The lifespan of a wax moth, from egg to mature moth varies; they can live for weeks, or up to several months, so an infestation of these critters can stick around for a while, especially if one does not rid their home of them before they mate and lay eggs all over again. In terms of getting rid of wax moths, short of tearing out all the walls and floors to try and rid the house of every last bit of honeycomb and other bees wax, there is unfortunately not much one can do besides wait. The only reason these worms are still residing underneath the flooring of our reader is because there is leftover beeswax, and as long as that is still there, more wax worms will be attracted to our reader’s house. The good news is that wax worms don’t eat anything else, and they will clear all of that beeswax and bee residue out from behind your walls and then move on, so aside from having unwanted roommates for up to a few months there is little downside. Once they have eaten up all the residue, they should leave the house. Unless, however, they are indianmeal moth larvae, because in that case they will move on to the kitchen to snack on his pantry.

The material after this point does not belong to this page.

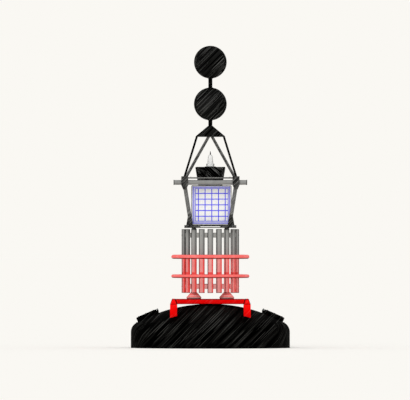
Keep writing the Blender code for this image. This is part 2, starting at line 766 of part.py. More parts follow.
def make_solar_panels():
    """Framed panels, recessed inside the frame, which stand on the platform's sills."""
    low = PLATFORM_TOP + SILL_HEIGHT + GAP
    high = low + PANEL_HEIGHT
    half = PANEL_WIDTH / 2
    frame = PANEL_FRAME
    opening = rectangle(-half + frame, half - frame, low + frame, high - frame)
    for end in SIDES:
        near = PANEL_OFFSET
        far = PANEL_OFFSET + PANEL_THICKNESS
        turn = Matrix.Rotation(0 if end < 0 else math.pi, 4, "Z")
        place = Matrix.Translation((PANEL_SHIFT, 0, 0)) @ turn
        shape = prism(rectangle(-half, half, low, high), -far, -near)
        panel = add(f"solar_panel_{end_name(end)}", shape, PANEL, place)
        face = prism(opening, -far - OVERRUN, -far + PANEL_RECESS)
        cut(panel, helper(f"panel_recess_{end_name(end)}", face, place))


def housing_radius(height):
    share = (height - HOUSING_BOTTOM) / (HOUSING_TOP - HOUSING_BOTTOM)
    return HOUSING_BOTTOM_RADIUS + share * (HOUSING_TOP_RADIUS - HOUSING_BOTTOM_RADIUS)


def make_lantern():
    """A plate between the brackets, the conical housing that drops into it, and a lens with a bird spike."""
    plate_half = LEG_HEAD_OFFSET - BRACKET_WIDTH / 2 - GAP
    depth = PLATE_DEPTH_HALF
    plate = add("lantern_plate", block(-plate_half, plate_half, -depth, depth, PLATE_BOTTOM, PLATE_TOP), GREY)
    low = PLATE_BOTTOM - OVERRUN
    high = PLATE_TOP + OVERRUN
    hole = [(0, high), (housing_radius(high) + GAP, high), (housing_radius(low) + GAP, low), (0, low)]
    cut(plate, helper("housing_hole", turned(hole, HOUSING_STEPS)))
    housing = [
        (0, HOUSING_TOP + BOSS_HEIGHT),
        (BOSS_RADIUS, HOUSING_TOP + BOSS_HEIGHT),
        (BOSS_RADIUS, HOUSING_TOP),
        (HOUSING_TOP_RADIUS - HOUSING_LIP, HOUSING_TOP),
        (housing_radius(HOUSING_TOP - HOUSING_LIP), HOUSING_TOP - HOUSING_LIP),
        (HOUSING_BOTTOM_RADIUS, HOUSING_BOTTOM),
        (0, HOUSING_BOTTOM),
    ]
    add("lantern_housing", turned(housing, HOUSING_STEPS), BLACK)
    seat = HOUSING_TOP + BOSS_HEIGHT + GAP
    rim = seat + LENS_BASE_HEIGHT
    base = add("lens_base", rod(LENS_BASE_RADIUS, seat, rim, LENS_STEPS), DARK_GREY)
    near = LENS_RADIUS + GAP
    clips = []
    for index in range(CLIP_COUNT):
        clip = block(-CLIP_WIDTH / 2, CLIP_WIDTH / 2, near, near + CLIP_THICKNESS, seat, rim + CLIP_HEIGHT)
        angle = FULL_TURN * (index + 1 / 2) / CLIP_COUNT
        bmesh.ops.rotate(clip, verts=clip.verts, matrix=Matrix.Rotation(angle, 3, "Z"))
        clips.append(clip)
    join(base, helper("lens_clips", merged(clips)))

    foot = rim + GAP
    crown = foot + LENS_HEIGHT
    lens = [
        (0, crown + SPIKE_LENGTH),
        (SPIKE_RADIUS, crown + SPIKE_LENGTH),
        (SPIKE_ROOT_RADIUS, crown),
    ]
    taper = (LENS_RADIUS - LENS_SHOULDER_RADIUS) / LENS_RIBS
    pitch = LENS_SHOULDER_HEIGHT / LENS_RIBS
    for rib in range(LENS_RIBS, 0, -1):
        high = foot + rib * pitch
        lens.append((LENS_RADIUS - rib * taper - LENS_RIB_DEPTH, high))
        lens.append((LENS_RADIUS - (rib - 1) * taper, high - pitch))
    lens.append((0, foot))
    add("lantern_lens", turned(lens, LENS_STEPS), LENS)


def make_topmark():
    """A three-cornered cap on four bars, and two balls on a mast."""
    lower_corners = [
        (-CAP_FRONT_HALF, -CAP_FRONT),
        (CAP_FRONT_HALF, -CAP_FRONT),
        (CAP_FRONT_HALF, CAP_CORNER - CAP_FRONT),
        (CAP_REAR_HALF, CAP_REAR),
        (-CAP_REAR_HALF, CAP_REAR),
        (-CAP_FRONT_HALF, CAP_CORNER - CAP_FRONT),
    ]
    shape = bmesh.new()
    for x, y in lower_corners:
        shape.verts.new((x, y, CAP_BOTTOM))
        shape.verts.new((x, y, CAP_BOTTOM + CAP_LIP))
    for step in range(MAST_STEPS):
        angle = FULL_TURN * step / MAST_STEPS
        shape.verts.new((CAP_CROWN_RADIUS * math.cos(angle), CAP_CROWN_RADIUS * math.sin(angle), CAP_TOP))
    bmesh.ops.convex_hull(shape, input=shape.verts)
    add("topmark_cap", shape, BLACK)

    foot = BRACKET_TOP + GAP
    head = CAP_BOTTOM - GAP
    for side in SIDES:
        start = (side * LEG_HEAD_OFFSET, -LEG_HEAD_OFFSET, foot)
        stop = (side * FRONT_BAR_TOP[0], -FRONT_BAR_TOP[1], head)
        bar = leaning_bar(start, stop, FRONT_BAR_RADIUS, BAR_STEPS)
        add(f"topmark_bar_front_{side_name(side)}", bar, BLACK)
        start = (side * REAR_BAR_STANCE, LEG_HEAD_OFFSET, foot)
        stop = (side * REAR_BAR_TOP[0], REAR_BAR_TOP[1], head)
        bar = leaning_bar(start, stop, REAR_BAR_RADIUS, BAR_STEPS)
        add(f"topmark_bar_rear_{side_name(side)}", bar, GREY)

    bore = MAST_RADIUS + GAP
    add("topmark_mast", rod(MAST_RADIUS, CAP_TOP + GAP, UPPER_BALL_HEIGHT, MAST_STEPS), BLACK)
    edge = math.asin(bore / BALL_RADIUS)
    for name, height, through in (("lower", LOWER_BALL_HEIGHT, True), ("upper", UPPER_BALL_HEIGHT, False)):
        first = edge if through else 0
        profile = []
        for step in range(BALL_ARC_STEPS + 1):
            angle = first + (math.pi - edge - first) * step / BALL_ARC_STEPS
            profile.append((BALL_RADIUS * math.sin(angle), height + BALL_RADIUS * math.cos(angle)))
        if not through:
            profile += [(bore, height + GAP), (0, height + GAP)]
        add(f"topmark_ball_{name}", turned(profile, BALL_STEPS, closed=through), BLACK)


def main():
    clear_scene()
    seat = make_float()
    make_mooring_eyes(seat)
    make_battery_pockets(seat)
    make_base_frame(seat)
    make_posts()
    make_daymark()
    make_ring_rails()
    make_platform()
    make_upper_legs()
    make_brackets()
    make_rail_tubes()
    make_solar_panels()
    make_lantern()
    make_topmark()


main()
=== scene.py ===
import math

import bmesh
import bpy
from mathutils import Matrix, Vector


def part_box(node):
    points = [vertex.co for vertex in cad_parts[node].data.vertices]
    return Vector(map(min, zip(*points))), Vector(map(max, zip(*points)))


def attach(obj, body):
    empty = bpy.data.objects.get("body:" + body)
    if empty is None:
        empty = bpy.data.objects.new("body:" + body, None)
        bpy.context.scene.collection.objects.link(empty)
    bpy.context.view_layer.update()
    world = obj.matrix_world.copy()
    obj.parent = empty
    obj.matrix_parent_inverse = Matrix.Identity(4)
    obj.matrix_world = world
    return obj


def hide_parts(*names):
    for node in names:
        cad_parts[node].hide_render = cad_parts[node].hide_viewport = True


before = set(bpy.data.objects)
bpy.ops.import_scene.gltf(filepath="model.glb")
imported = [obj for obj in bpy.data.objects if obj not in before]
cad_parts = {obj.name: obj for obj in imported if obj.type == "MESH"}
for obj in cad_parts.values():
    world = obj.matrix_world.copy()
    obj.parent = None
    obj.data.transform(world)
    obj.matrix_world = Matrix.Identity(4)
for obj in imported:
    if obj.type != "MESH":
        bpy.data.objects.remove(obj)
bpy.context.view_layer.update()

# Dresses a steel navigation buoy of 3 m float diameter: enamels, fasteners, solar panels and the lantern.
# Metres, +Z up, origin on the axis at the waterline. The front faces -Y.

bl_info = {
    "name": "Navigation Buoy Dressing",
    "version": (1, 0, 0),
    "blender": (4, 5, 0),
    "location": "3D View > Sidebar > Buoy",
    "description": "Adds the enamels, fasteners, solar panels, lantern and stage of a steel navigation buoy",
    "category": "Add Mesh",
}

FULL_TURN = 2 * math.pi
QUARTER_TURN = math.pi / 2
MILLIMETRE = 0.001
MERGE_DISTANCE = 0.00001
ON_AXIS = 0.0001
FLAT_ANGLE = math.radians(1)
SHARP_ANGLE = math.radians(30)
SMOOTH_ANGLE = math.radians(40)
SIDES = (-1, 1)
SIDE_NAMES = {-1: "left", 1: "right"}
END_NAMES = {-1: "front", 1: "rear"}
QUARTER_NAMES = ("front", "right", "rear", "left")
SLATS_PER_QUARTER = 5
SLAT_PITCH = QUARTER_TURN / SLATS_PER_QUARTER
CELL_COLUMNS = 6
CELL_ROWS = 6
UPRIGHT = Matrix.Identity(4)

# Steps round the turned pieces
FLOAT_STEPS = 192
WIDE_STEPS = 96
PIPE_STEPS = 64
POST_STEPS = 48
MAST_STEPS = 40
STRUT_STEPS = 32
FINE_STEPS = 24

# Steps round small sections and corners
BEAD_SIDES = 10
OUTLINE_STEPS = 6
EASED_STEPS = 3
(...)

In order to get a conclusive identification of which species of wax worm our reader is dealing with, we encourage him to bring a sample of the worms (alive) to his county’s local Extension Office, as they will be able to provide professional input and help with dealing with the infestation. This piece of advice came from a response from David S. on Ask An Expert.
To conclude, the maggot-like worms our reader has been finding in his living room in the wake of the bee swarm are, as our reader guessed, wax worms. Although they are considered pests, they are harmless to humans, and should disappear of their own accord once they are done eating up the residue from the bee hives.